What the task asks:
Give the data a second time, exactly and in full.

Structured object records
──────
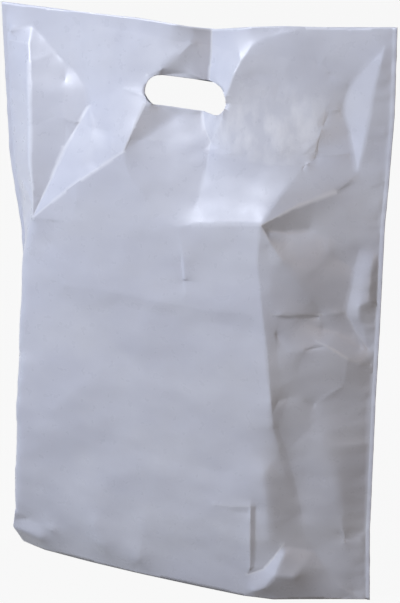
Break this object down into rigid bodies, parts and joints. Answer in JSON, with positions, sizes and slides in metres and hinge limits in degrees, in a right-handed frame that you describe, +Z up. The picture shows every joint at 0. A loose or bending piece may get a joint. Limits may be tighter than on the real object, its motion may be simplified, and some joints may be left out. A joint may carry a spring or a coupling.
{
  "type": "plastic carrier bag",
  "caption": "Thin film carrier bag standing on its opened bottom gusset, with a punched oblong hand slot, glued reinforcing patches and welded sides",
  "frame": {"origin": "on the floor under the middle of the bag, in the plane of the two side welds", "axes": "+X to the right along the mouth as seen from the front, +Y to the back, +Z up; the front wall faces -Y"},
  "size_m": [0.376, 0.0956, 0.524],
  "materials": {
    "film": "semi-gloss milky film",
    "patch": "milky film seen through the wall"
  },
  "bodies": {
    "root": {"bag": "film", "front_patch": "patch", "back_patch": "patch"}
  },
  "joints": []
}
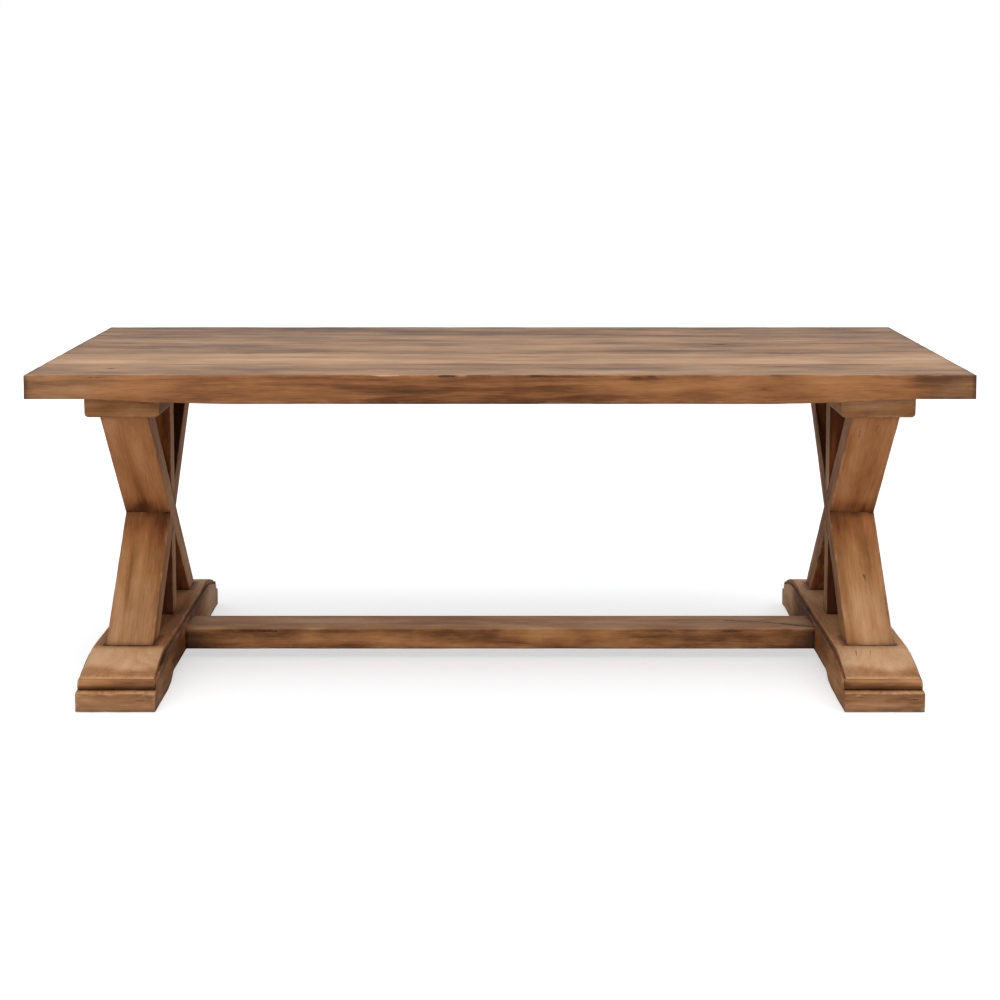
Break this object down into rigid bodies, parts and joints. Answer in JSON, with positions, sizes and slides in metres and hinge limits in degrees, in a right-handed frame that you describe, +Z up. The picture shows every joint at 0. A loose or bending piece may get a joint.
──────
Answer to the exercise:
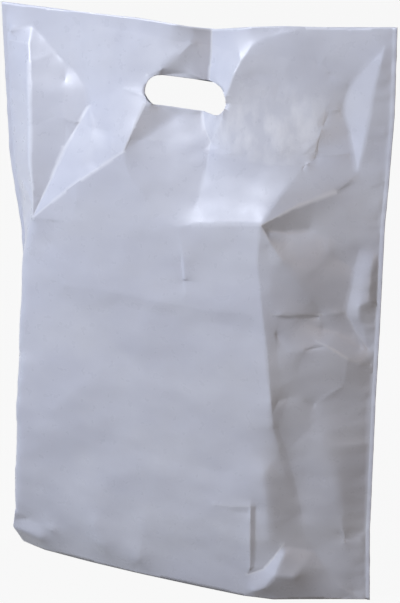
Break this object down into rigid bodies, parts and joints. Answer in JSON, with positions, sizes and slides in metres and hinge limits in degrees, in a right-handed frame that you describe, +Z up. The picture shows every joint at 0. A loose or bending piece may get a joint. Limits may be tighter than on the real object, its motion may be simplified, and some joints may be left out. A joint may carry a spring or a coupling.
{
  "type": "plastic carrier bag",
  "caption": "Thin film carrier bag standing on its opened bottom gusset, with a punched oblong hand slot, glued reinforcing patches and welded sides",
  "frame": {"origin": "on the floor under the middle of the bag, in the plane of the two side welds", "axes": "+X to the right along the mouth as seen from the front, +Y to the back, +Z up; the front wall faces -Y"},
  "size_m": [0.376, 0.0956, 0.524],
  "materials": {
    "film": "semi-gloss milky film",
    "patch": "milky film seen through the wall"
  },
  "bodies": {
    "root": {"bag": "film", "front_patch": "patch", "back_patch": "patch"}
  },
  "joints": []
}
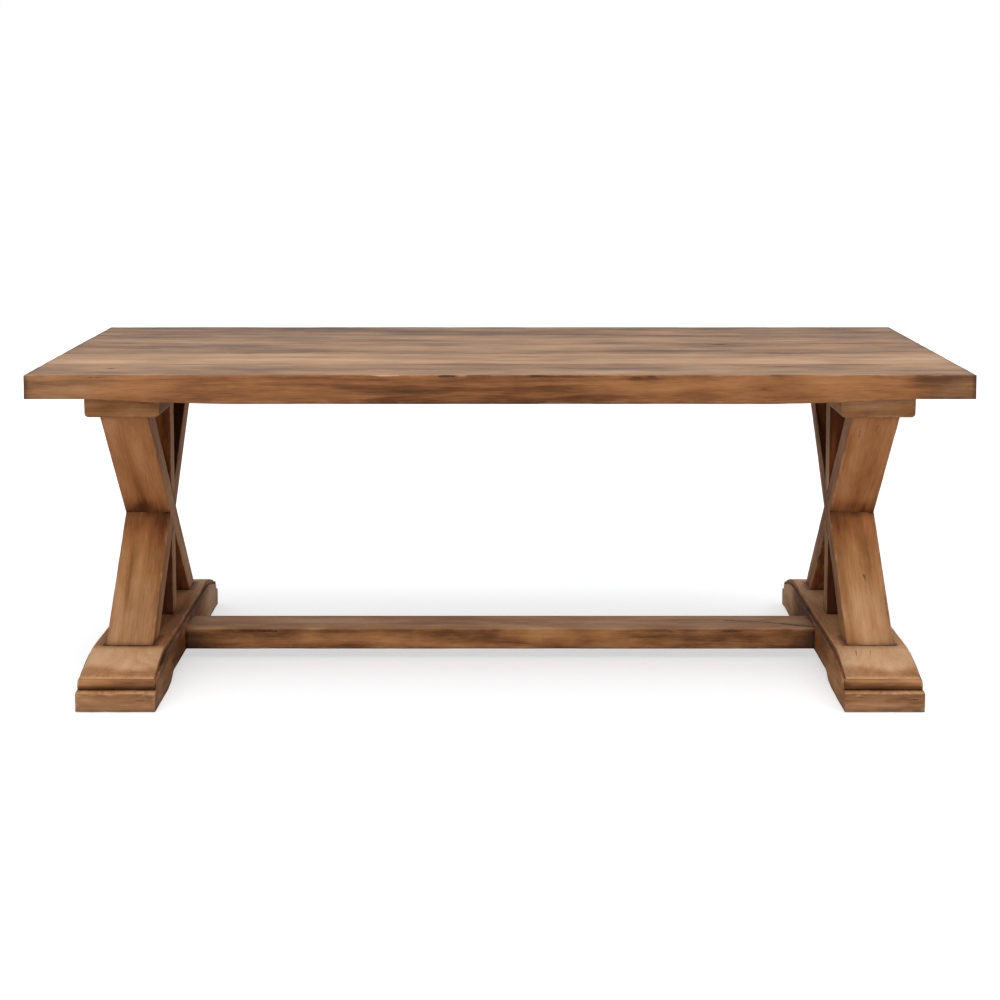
Break this object down into rigid bodies, parts and joints. Answer in JSON, with positions, sizes and slides in metres and hinge limits in degrees, in a right-handed frame that you describe, +Z up. The picture shows every joint at 0. A loose or bending piece may get a joint.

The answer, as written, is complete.